> **Source material**:
<<<<

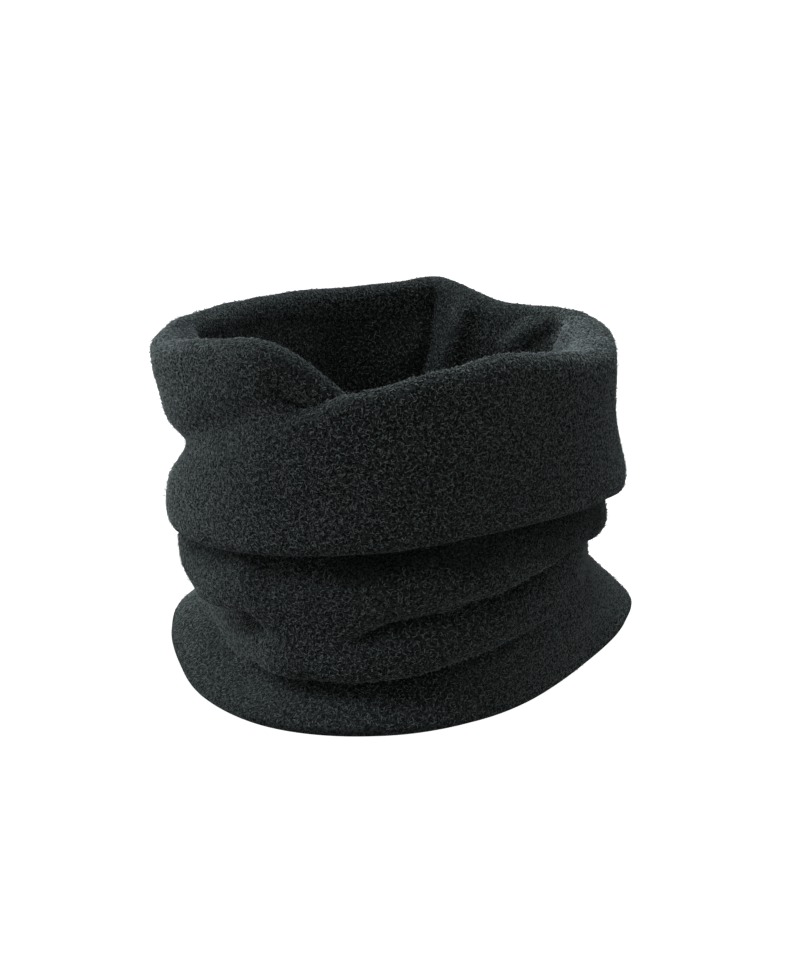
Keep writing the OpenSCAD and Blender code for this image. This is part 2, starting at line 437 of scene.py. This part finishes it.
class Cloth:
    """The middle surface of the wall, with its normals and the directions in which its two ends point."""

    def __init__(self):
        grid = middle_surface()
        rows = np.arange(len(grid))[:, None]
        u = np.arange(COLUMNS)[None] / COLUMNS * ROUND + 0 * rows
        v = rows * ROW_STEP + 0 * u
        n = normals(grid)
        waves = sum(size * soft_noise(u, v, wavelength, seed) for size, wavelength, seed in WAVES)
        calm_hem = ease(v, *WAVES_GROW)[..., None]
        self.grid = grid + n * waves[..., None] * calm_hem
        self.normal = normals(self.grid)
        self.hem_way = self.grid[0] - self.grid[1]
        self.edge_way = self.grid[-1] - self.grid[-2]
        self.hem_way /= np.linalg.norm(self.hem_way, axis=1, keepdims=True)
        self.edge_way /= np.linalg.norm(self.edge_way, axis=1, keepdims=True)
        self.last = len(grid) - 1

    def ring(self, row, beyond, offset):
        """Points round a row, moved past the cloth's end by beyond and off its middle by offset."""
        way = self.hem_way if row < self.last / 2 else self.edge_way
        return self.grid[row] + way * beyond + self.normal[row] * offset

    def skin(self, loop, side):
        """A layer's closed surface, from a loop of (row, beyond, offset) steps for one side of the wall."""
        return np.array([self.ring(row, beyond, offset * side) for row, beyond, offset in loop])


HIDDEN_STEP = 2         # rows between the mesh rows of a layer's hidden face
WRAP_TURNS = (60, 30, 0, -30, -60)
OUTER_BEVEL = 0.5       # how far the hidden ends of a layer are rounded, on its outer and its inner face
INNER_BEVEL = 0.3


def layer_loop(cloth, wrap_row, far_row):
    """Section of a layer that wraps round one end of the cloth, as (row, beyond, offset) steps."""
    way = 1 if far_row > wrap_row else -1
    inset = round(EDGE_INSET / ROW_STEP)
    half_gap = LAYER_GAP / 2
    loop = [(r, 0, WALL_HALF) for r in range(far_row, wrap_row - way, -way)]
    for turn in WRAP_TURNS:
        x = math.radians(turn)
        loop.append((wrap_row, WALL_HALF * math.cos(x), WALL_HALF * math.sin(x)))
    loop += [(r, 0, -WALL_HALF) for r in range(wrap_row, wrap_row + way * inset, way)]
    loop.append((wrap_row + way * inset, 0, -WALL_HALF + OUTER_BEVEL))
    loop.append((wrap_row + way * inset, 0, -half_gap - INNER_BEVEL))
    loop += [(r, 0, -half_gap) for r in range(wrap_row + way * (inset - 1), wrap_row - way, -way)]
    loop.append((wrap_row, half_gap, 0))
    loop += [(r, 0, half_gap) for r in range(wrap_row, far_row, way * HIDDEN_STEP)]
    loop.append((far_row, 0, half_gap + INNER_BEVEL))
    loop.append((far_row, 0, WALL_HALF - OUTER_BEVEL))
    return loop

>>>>

> **Work required**: Only the lines from the beginning of the material to the line containing "middle surface of" should be echoed, verbatim and in full.

> **Written reply**:
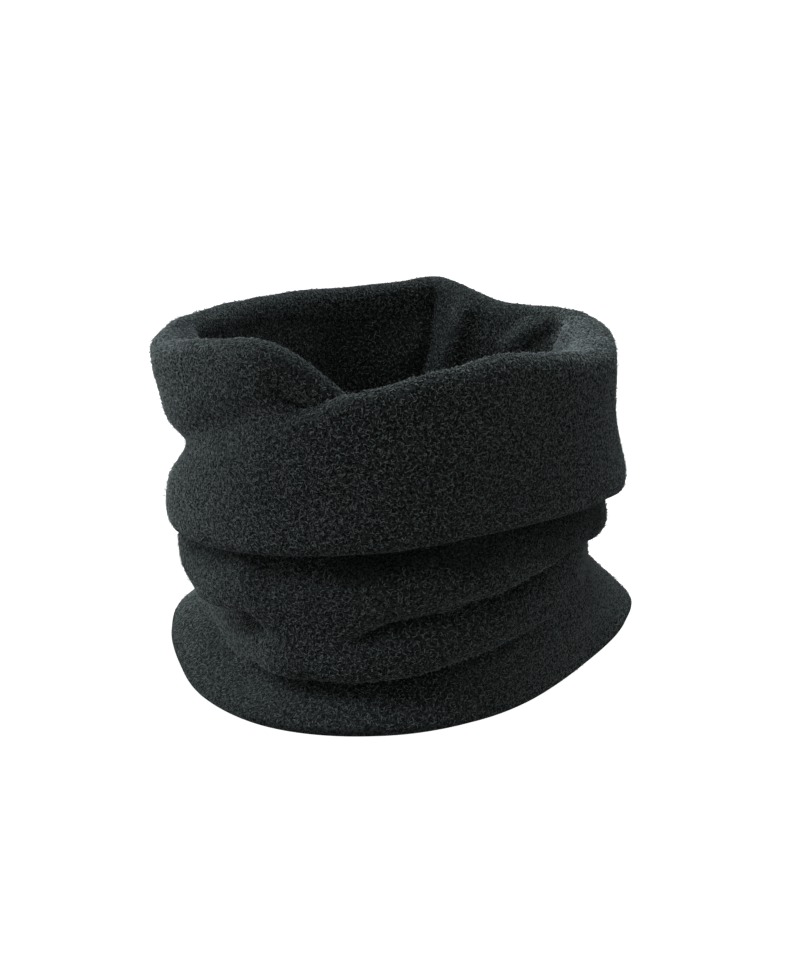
Keep writing the OpenSCAD and Blender code for this image. This is part 2, starting at line 437 of scene.py. This part finishes it.
class Cloth:
    """The middle surface of the wall, with its normals and the directions in which its two ends point."""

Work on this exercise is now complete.